##### Extracted records

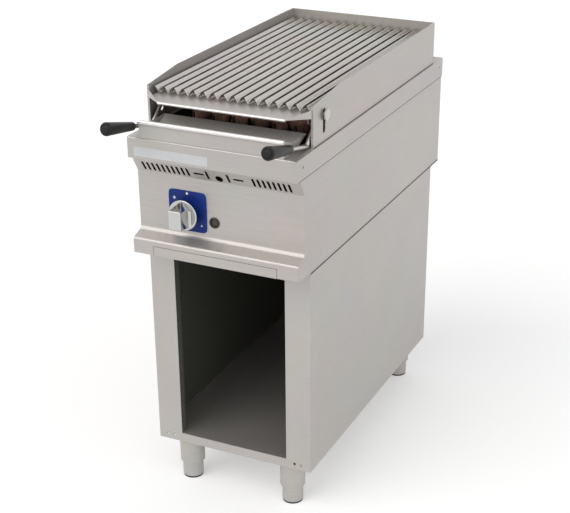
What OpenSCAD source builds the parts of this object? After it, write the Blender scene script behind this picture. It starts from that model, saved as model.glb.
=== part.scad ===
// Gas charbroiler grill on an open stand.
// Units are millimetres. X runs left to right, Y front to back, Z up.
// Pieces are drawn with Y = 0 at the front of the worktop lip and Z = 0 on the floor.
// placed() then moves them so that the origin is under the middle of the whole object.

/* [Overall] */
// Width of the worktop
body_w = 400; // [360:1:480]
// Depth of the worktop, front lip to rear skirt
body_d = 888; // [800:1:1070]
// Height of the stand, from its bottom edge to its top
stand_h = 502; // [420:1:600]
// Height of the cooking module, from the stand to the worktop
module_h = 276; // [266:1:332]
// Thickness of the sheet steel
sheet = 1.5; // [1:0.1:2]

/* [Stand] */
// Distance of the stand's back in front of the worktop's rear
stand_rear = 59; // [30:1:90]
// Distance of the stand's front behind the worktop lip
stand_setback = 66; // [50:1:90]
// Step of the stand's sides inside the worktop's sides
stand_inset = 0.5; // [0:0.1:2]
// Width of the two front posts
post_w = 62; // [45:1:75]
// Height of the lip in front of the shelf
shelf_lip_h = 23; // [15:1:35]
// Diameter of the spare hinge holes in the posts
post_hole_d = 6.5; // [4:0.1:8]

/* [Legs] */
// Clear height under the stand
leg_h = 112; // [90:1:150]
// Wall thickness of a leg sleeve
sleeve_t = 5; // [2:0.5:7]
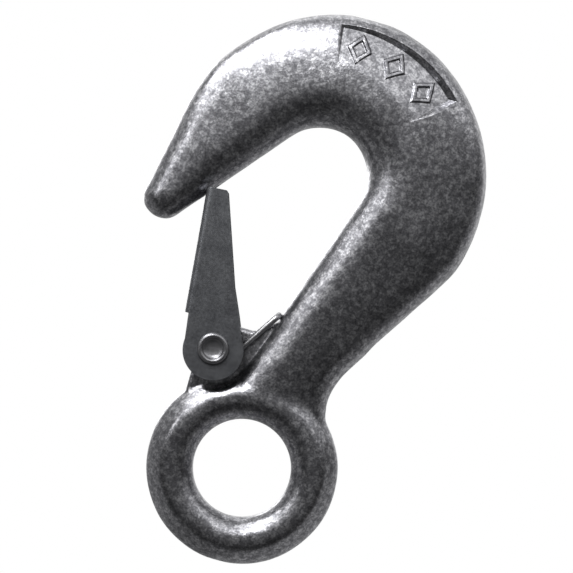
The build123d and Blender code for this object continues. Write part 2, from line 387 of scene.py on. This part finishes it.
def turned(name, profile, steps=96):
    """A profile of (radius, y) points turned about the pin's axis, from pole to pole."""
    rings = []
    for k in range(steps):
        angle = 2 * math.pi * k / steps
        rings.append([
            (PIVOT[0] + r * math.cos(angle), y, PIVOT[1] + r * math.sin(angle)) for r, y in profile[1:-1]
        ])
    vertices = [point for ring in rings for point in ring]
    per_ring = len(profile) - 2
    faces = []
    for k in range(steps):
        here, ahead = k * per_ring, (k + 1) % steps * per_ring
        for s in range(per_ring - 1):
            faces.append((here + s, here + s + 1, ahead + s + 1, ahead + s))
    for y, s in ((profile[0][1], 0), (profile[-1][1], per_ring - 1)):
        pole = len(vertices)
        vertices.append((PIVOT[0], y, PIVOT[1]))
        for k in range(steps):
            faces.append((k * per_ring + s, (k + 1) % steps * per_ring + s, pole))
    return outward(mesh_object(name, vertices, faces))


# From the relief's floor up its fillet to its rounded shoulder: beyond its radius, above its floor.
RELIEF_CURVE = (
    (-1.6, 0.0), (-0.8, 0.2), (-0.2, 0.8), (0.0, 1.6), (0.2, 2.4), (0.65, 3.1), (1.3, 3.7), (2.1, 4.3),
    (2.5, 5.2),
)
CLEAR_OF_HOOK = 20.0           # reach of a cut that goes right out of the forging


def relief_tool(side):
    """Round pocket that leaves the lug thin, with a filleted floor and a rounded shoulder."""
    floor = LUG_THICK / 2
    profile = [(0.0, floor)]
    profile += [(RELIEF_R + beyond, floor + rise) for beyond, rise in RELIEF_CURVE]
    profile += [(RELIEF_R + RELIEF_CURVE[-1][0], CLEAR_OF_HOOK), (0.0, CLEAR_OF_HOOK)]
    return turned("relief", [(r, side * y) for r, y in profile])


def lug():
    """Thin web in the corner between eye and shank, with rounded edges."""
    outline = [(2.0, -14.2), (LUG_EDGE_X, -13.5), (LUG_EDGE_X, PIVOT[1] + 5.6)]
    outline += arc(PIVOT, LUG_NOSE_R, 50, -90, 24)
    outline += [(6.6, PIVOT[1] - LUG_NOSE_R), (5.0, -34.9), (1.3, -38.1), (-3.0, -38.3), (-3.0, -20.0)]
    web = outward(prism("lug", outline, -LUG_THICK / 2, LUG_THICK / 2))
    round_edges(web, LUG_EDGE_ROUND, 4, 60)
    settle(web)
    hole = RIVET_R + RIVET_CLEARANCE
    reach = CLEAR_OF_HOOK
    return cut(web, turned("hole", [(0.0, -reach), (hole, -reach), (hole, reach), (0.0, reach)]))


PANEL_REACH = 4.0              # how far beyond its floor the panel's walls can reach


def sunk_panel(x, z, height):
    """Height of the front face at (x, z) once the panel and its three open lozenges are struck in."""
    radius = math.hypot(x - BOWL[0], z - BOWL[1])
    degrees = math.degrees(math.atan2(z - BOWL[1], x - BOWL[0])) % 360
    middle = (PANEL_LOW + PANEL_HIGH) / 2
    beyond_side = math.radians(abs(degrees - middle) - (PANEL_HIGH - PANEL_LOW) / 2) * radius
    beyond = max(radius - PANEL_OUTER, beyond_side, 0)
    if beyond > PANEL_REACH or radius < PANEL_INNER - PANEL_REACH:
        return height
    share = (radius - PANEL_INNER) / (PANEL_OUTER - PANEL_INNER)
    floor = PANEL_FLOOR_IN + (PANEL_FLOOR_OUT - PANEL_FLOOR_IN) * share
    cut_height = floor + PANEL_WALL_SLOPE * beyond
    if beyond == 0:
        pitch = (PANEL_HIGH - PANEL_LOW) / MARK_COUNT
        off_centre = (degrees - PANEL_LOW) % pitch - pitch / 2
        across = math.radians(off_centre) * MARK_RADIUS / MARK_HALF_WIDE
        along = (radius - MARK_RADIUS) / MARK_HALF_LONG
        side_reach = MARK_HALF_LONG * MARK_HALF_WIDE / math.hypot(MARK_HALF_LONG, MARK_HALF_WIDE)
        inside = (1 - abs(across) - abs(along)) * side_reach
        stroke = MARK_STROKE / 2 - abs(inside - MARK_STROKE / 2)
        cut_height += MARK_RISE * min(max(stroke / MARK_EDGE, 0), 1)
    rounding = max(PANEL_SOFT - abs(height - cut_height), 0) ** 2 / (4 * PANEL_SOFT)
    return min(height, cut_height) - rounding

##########

- Task details
Print the entries exactly. Include every one.

- Result of the exercise
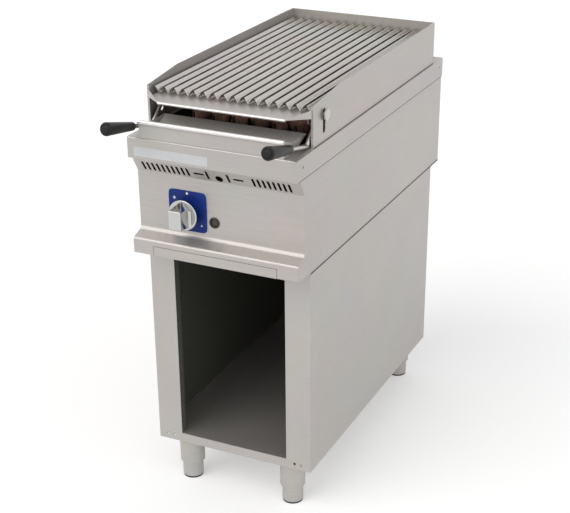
What OpenSCAD source builds the parts of this object? After it, write the Blender scene script behind this picture. It starts from that model, saved as model.glb.
=== part.scad ===
// Gas charbroiler grill on an open stand.
// Units are millimetres. X runs left to right, Y front to back, Z up.
// Pieces are drawn with Y = 0 at the front of the worktop lip and Z = 0 on the floor.
// placed() then moves them so that the origin is under the middle of the whole object.

/* [Overall] */
// Width of the worktop
body_w = 400; // [360:1:480]
// Depth of the worktop, front lip to rear skirt
body_d = 888; // [800:1:1070]
// Height of the stand, from its bottom edge to its top
stand_h = 502; // [420:1:600]
// Height of the cooking module, from the stand to the worktop
module_h = 276; // [266:1:332]
// Thickness of the sheet steel
sheet = 1.5; // [1:0.1:2]

/* [Stand] */
// Distance of the stand's back in front of the worktop's rear
stand_rear = 59; // [30:1:90]
// Distance of the stand's front behind the worktop lip
stand_setback = 66; // [50:1:90]
// Step of the stand's sides inside the worktop's sides
stand_inset = 0.5; // [0:0.1:2]
// Width of the two front posts
post_w = 62; // [45:1:75]
// Height of the lip in front of the shelf
shelf_lip_h = 23; // [15:1:35]
// Diameter of the spare hinge holes in the posts
post_hole_d = 6.5; // [4:0.1:8]

/* [Legs] */
// Clear height under the stand
leg_h = 112; // [90:1:150]
// Wall thickness of a leg sleeve
sleeve_t = 5; // [2:0.5:7]
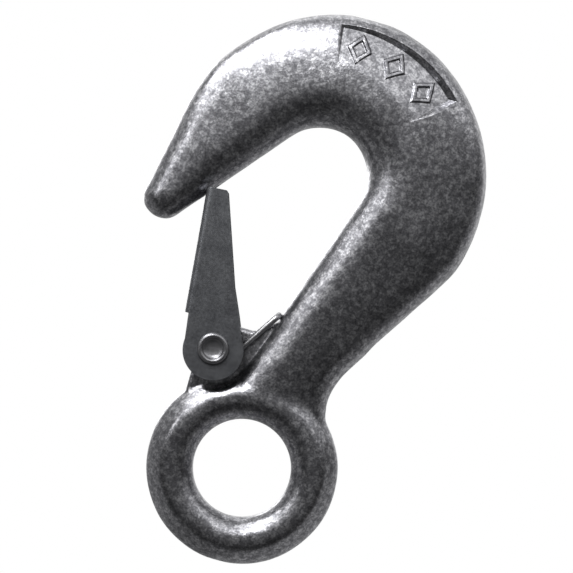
The build123d and Blender code for this object continues. Write part 2, from line 387 of scene.py on. This part finishes it.
def turned(name, profile, steps=96):
    """A profile of (radius, y) points turned about the pin's axis, from pole to pole."""
    rings = []
    for k in range(steps):
        angle = 2 * math.pi * k / steps
        rings.append([
            (PIVOT[0] + r * math.cos(angle), y, PIVOT[1] + r * math.sin(angle)) for r, y in profile[1:-1]
        ])
    vertices = [point for ring in rings for point in ring]
    per_ring = len(profile) - 2
    faces = []
    for k in range(steps):
        here, ahead = k * per_ring, (k + 1) % steps * per_ring
        for s in range(per_ring - 1):
            faces.append((here + s, here + s + 1, ahead + s + 1, ahead + s))
    for y, s in ((profile[0][1], 0), (profile[-1][1], per_ring - 1)):
        pole = len(vertices)
        vertices.append((PIVOT[0], y, PIVOT[1]))
        for k in range(steps):
            faces.append((k * per_ring + s, (k + 1) % steps * per_ring + s, pole))
    return outward(mesh_object(name, vertices, faces))


# From the relief's floor up its fillet to its rounded shoulder: beyond its radius, above its floor.
RELIEF_CURVE = (
    (-1.6, 0.0), (-0.8, 0.2), (-0.2, 0.8), (0.0, 1.6), (0.2, 2.4), (0.65, 3.1), (1.3, 3.7), (2.1, 4.3),
    (2.5, 5.2),
)
CLEAR_OF_HOOK = 20.0           # reach of a cut that goes right out of the forging


def relief_tool(side):
    """Round pocket that leaves the lug thin, with a filleted floor and a rounded shoulder."""
    floor = LUG_THICK / 2
    profile = [(0.0, floor)]
    profile += [(RELIEF_R + beyond, floor + rise) for beyond, rise in RELIEF_CURVE]
    profile += [(RELIEF_R + RELIEF_CURVE[-1][0], CLEAR_OF_HOOK), (0.0, CLEAR_OF_HOOK)]
    return turned("relief", [(r, side * y) for r, y in profile])


def lug():
    """Thin web in the corner between eye and shank, with rounded edges."""
    outline = [(2.0, -14.2), (LUG_EDGE_X, -13.5), (LUG_EDGE_X, PIVOT[1] + 5.6)]
    outline += arc(PIVOT, LUG_NOSE_R, 50, -90, 24)
    outline += [(6.6, PIVOT[1] - LUG_NOSE_R), (5.0, -34.9), (1.3, -38.1), (-3.0, -38.3), (-3.0, -20.0)]
    web = outward(prism("lug", outline, -LUG_THICK / 2, LUG_THICK / 2))
    round_edges(web, LUG_EDGE_ROUND, 4, 60)
    settle(web)
    hole = RIVET_R + RIVET_CLEARANCE
    reach = CLEAR_OF_HOOK
    return cut(web, turned("hole", [(0.0, -reach), (hole, -reach), (hole, reach), (0.0, reach)]))


PANEL_REACH = 4.0              # how far beyond its floor the panel's walls can reach


def sunk_panel(x, z, height):
    """Height of the front face at (x, z) once the panel and its three open lozenges are struck in."""
    radius = math.hypot(x - BOWL[0], z - BOWL[1])
    degrees = math.degrees(math.atan2(z - BOWL[1], x - BOWL[0])) % 360
    middle = (PANEL_LOW + PANEL_HIGH) / 2
    beyond_side = math.radians(abs(degrees - middle) - (PANEL_HIGH - PANEL_LOW) / 2) * radius
    beyond = max(radius - PANEL_OUTER, beyond_side, 0)
    if beyond > PANEL_REACH or radius < PANEL_INNER - PANEL_REACH:
        return height
    share = (radius - PANEL_INNER) / (PANEL_OUTER - PANEL_INNER)
    floor = PANEL_FLOOR_IN + (PANEL_FLOOR_OUT - PANEL_FLOOR_IN) * share
    cut_height = floor + PANEL_WALL_SLOPE * beyond
    if beyond == 0:
        pitch = (PANEL_HIGH - PANEL_LOW) / MARK_COUNT
        off_centre = (degrees - PANEL_LOW) % pitch - pitch / 2
        across = math.radians(off_centre) * MARK_RADIUS / MARK_HALF_WIDE
        along = (radius - MARK_RADIUS) / MARK_HALF_LONG
        side_reach = MARK_HALF_LONG * MARK_HALF_WIDE / math.hypot(MARK_HALF_LONG, MARK_HALF_WIDE)
        inside = (1 - abs(across) - abs(along)) * side_reach
        stroke = MARK_STROKE / 2 - abs(inside - MARK_STROKE / 2)
        cut_height += MARK_RISE * min(max(stroke / MARK_EDGE, 0), 1)
    rounding = max(PANEL_SOFT - abs(height - cut_height), 0) ** 2 / (4 * PANEL_SOFT)
    return min(height, cut_height) - rounding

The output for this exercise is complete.